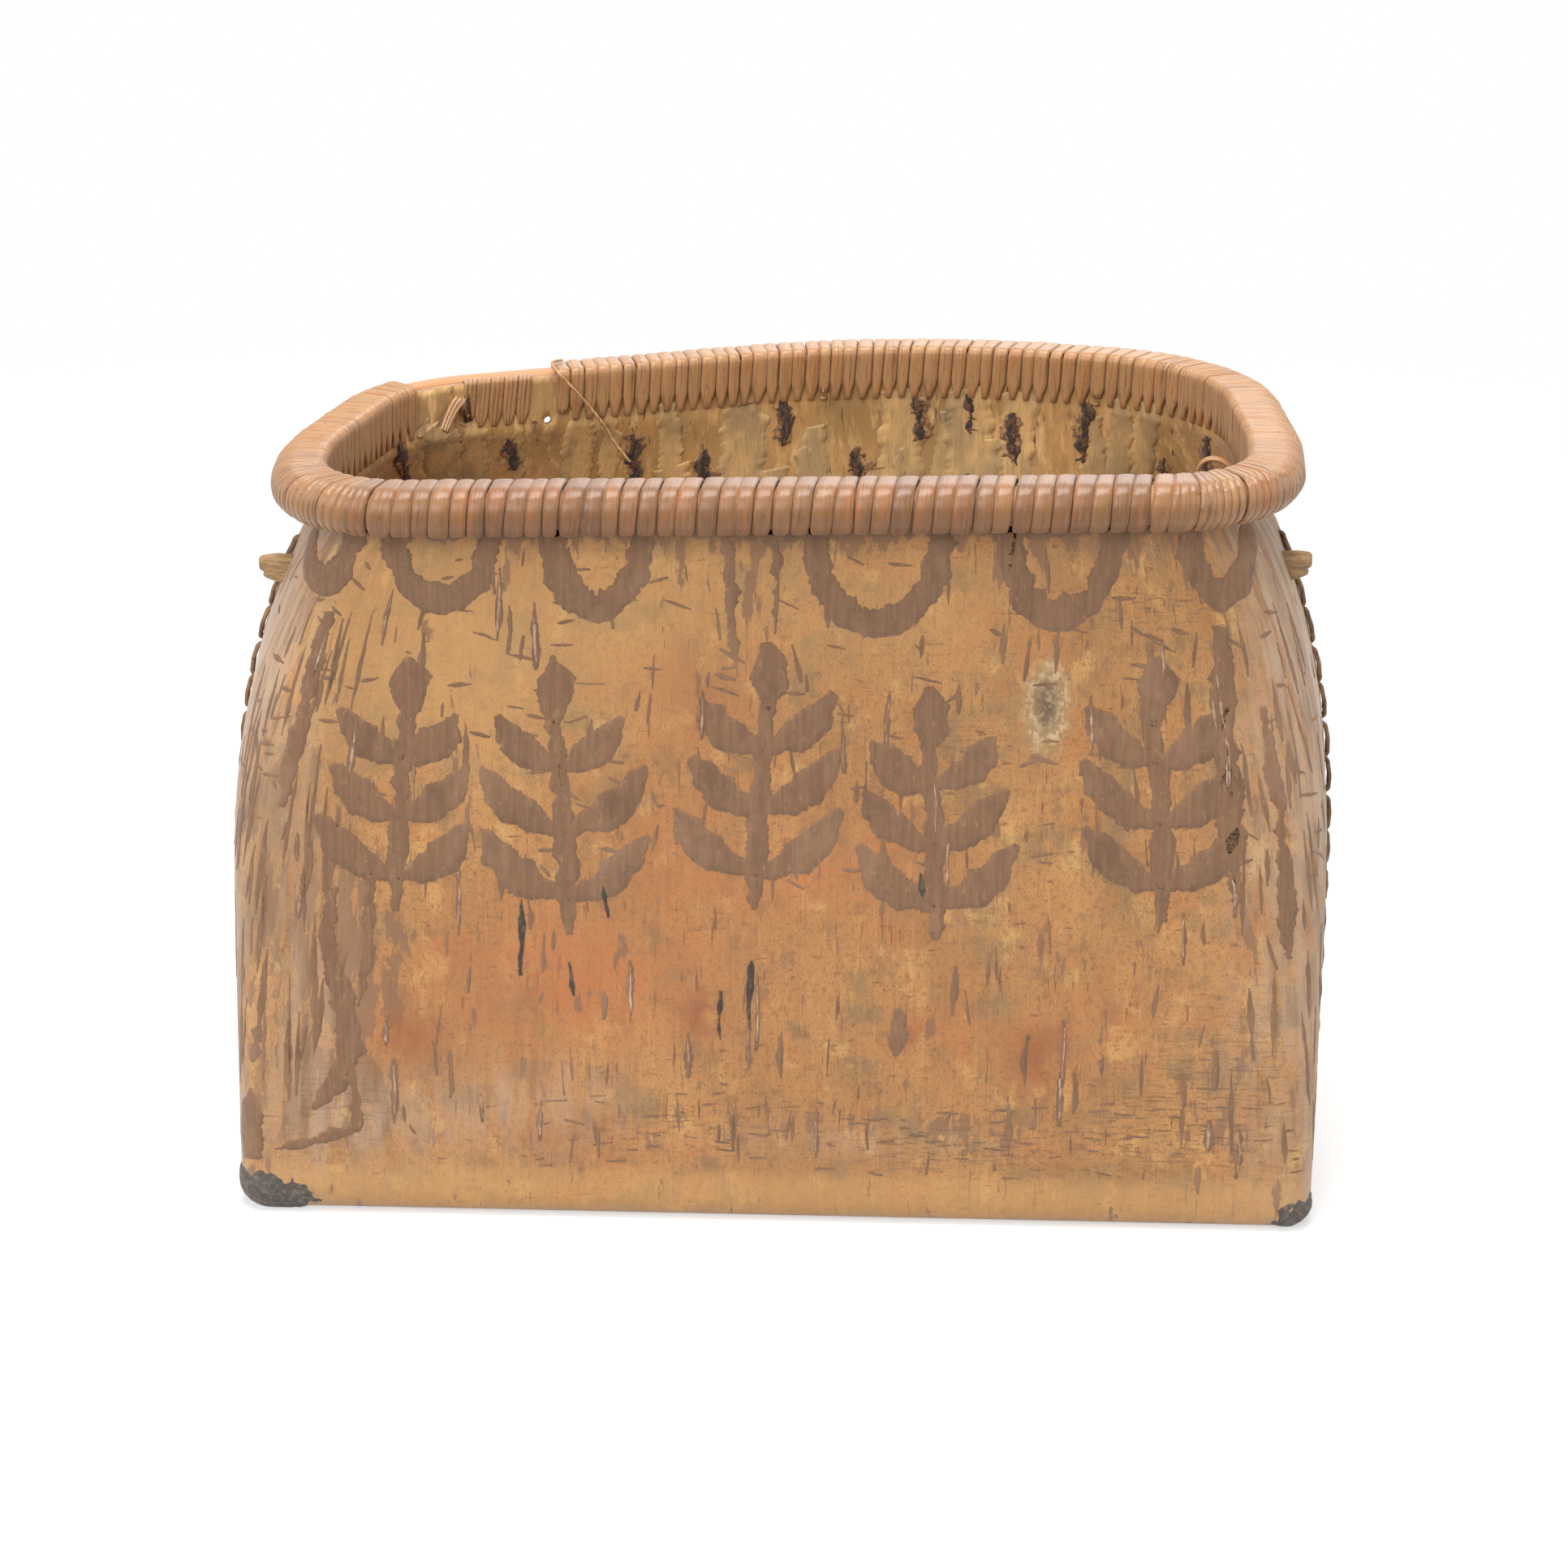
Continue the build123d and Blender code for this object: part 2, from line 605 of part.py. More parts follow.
pieces = {
    "bark_sheet": bark_sheet.part,
    "rim_hoop": rim_hoop.part,
    "under_lashing": under_lashing,
    **{f"rim_root_{number + 1}": root for number, root in enumerate(rim_roots)},
    "seam_root_right": seam_root_right,
    "seam_root_left": seam_root_left,
    "thong_right": thong_right,
    "thong_left": thong_left,
    "gum_left": gum_left,
    "gum_right": gum_right,
    "loose_fibre": loose_fibre.part,
}
for name, piece in pieces.items():
    piece.label = name
    export_step(piece, f"parts/{name}.step")
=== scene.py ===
"""Folded birch bark basket with a root-lashed rim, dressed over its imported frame.

Shapes are worked out in millimetres with the basket's own sizes and put into meshes in
metres. The bark, hoop, lashing, stitches, thongs, gum and loose fibre take the place of
the plain solids of the same names.
"""

import math

import bpy
import mathutils
import numpy as np
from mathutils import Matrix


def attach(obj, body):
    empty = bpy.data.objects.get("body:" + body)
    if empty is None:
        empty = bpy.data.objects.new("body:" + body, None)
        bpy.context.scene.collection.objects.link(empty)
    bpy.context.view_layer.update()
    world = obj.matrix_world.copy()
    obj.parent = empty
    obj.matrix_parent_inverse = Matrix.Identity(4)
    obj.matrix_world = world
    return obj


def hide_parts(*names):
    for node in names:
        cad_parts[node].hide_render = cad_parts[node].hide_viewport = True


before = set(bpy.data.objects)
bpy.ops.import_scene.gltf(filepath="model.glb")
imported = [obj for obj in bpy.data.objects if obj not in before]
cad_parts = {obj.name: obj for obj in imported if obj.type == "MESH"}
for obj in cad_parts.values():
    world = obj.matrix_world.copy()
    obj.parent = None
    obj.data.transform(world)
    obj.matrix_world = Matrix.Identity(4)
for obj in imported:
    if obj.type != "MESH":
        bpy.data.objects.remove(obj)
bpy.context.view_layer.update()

MM = 0.001
TAU = 2 * math.pi

# Camera, from the photograph
IMAGE = 1932
CAMERA_DISTANCE = 1.5
CAMERA_TARGET = (0.0, -0.0085, 0.107)
CAMERA_HEIGHT = 19.0  # degrees above level
CAMERA_TURN = 1.5  # towards the right end
CAMERA_ROLL = 0.6
FOCAL_PIXELS = 6615

# Bark sheet, as in the solids
BARK = 1.8
FOLD = 6.5
BELLY = 0.5
LEAN_SHARE = 0.46
LEAN_POWER = 2.4
FOOT_LENGTH = 294.6
FOOT_FRONT = 68.5
FOOT_BACK = 64.0
FOOT_CORNER = 9.0
FOOT_END_SWELL = 1.0
FOOT_BACK_SWELL = 1.5
MOUTH_LENGTH = 248.6
MOUTH_SHIFT = 1.1
MOUTH_FRONT = 69.2
MOUTH_BACK = 41.0
MOUTH_BACK_SKEW = 7.0
MOUTH_END_SWELL = 1.6
MOUTH_BACK_DRAW = 9.8
MOUTH_APEX = (30.9, 77.4)
APEX_RADIUS = 150.0
MOUTH_FRONT_CORNER = 26.0
MOUTH_BACK_CORNERS = (54.0, 38.0)
END_RADIUS = 80.0
LAP = 1.8
LAP_OVERLAP = 12.0
RIGHT_CUT = (-6.0, -26.0)
LEFT_CUT = (4.0, -27.0)

# Rim
RIM_HEIGHT = 206.3
RIM_TILT = 1.5
NECK_DROP = 10.5
BARK_TOP = 4.4
HOOP_THICKNESS = 9.2
HOOP_HEIGHT = 10.2
HOOP_GAP = 1.3
HOOP_ROUND = 4.9
HOOP_EASE = 2.0
ROOT = 1.3
SNUG = 0.3
ROOT_COUNT = 7
TURNS = 20
BARE_PLACES = 11
BARE_END = -66.0
CROWDING = 0.15
FRONT_SHARE = 0.42
NECK_WIDTH = 1.8
AWL_DROP = 8.2
UNDER_ROOT = 0.75
UNDER_PLACE = 2
UNDER_TURNS = 5
TAIL_REACH = 3.6

# End seams, thongs and the loose fibre
STITCHES = 16
SEAM_START = 14.0
SEAM_STOP = 9.0
SEAM_INSET = 6.0
SEAM_TAIL = 5.0
STITCH_WIDTH = 4.2
STITCH_NECK = 1.7
STITCH = 1.2
STITCH_RISE = 0.4
STITCH_SLANT = 0.7
STITCH_SHOULDER = 3.4
STRAND_GAP = 0.6
THONG_DROP = 15.8
THONG_DEPTH = -41.0
THONG_OUT = 8.5
THONG_IN = 9.0
STRAPS = ((1.4, 5.4, 0.8), (-1.6, 5.0, 0.66))  # lift, width and share of the reach
FIBRE = 0.8

NECK_HEIGHT = RIM_HEIGHT - NECK_DROP
LEAN_START = LEAN_SHARE * NECK_HEIGHT
HOOP_IN = BARK / 2 + HOOP_GAP
STITCH_PITCH = (NECK_HEIGHT - SEAM_STOP - SEAM_START) / STITCHES
THONG_HEIGHT = NECK_HEIGHT - THONG_DROP
PLACES = BARE_PLACES + ROOT_COUNT * TURNS


# Meshes


def linked(name, data):
    """New object of a mesh, curve, lamp or camera, linked to the scene."""
    made = bpy.data.objects.new(name, data)
    bpy.context.scene.collection.objects.link(made)
    return made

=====

▶ [INSTRUCTIONS FOR THE TASK] Repeat these lines exactly and nothing more: the one containing "for name, piece", the one containing "if empty is", and all the lines between.

▶ [WRITTEN REPLY]
for name, piece in pieces.items():
    piece.label = name
    export_step(piece, f"parts/{name}.step")
=== scene.py ===
"""Folded birch bark basket with a root-lashed rim, dressed over its imported frame.

Shapes are worked out in millimetres with the basket's own sizes and put into meshes in
metres. The bark, hoop, lashing, stitches, thongs, gum and loose fibre take the place of
the plain solids of the same names.
"""

import math

import bpy
import mathutils
import numpy as np
from mathutils import Matrix


def attach(obj, body):
    empty = bpy.data.objects.get("body:" + body)
    if empty is None:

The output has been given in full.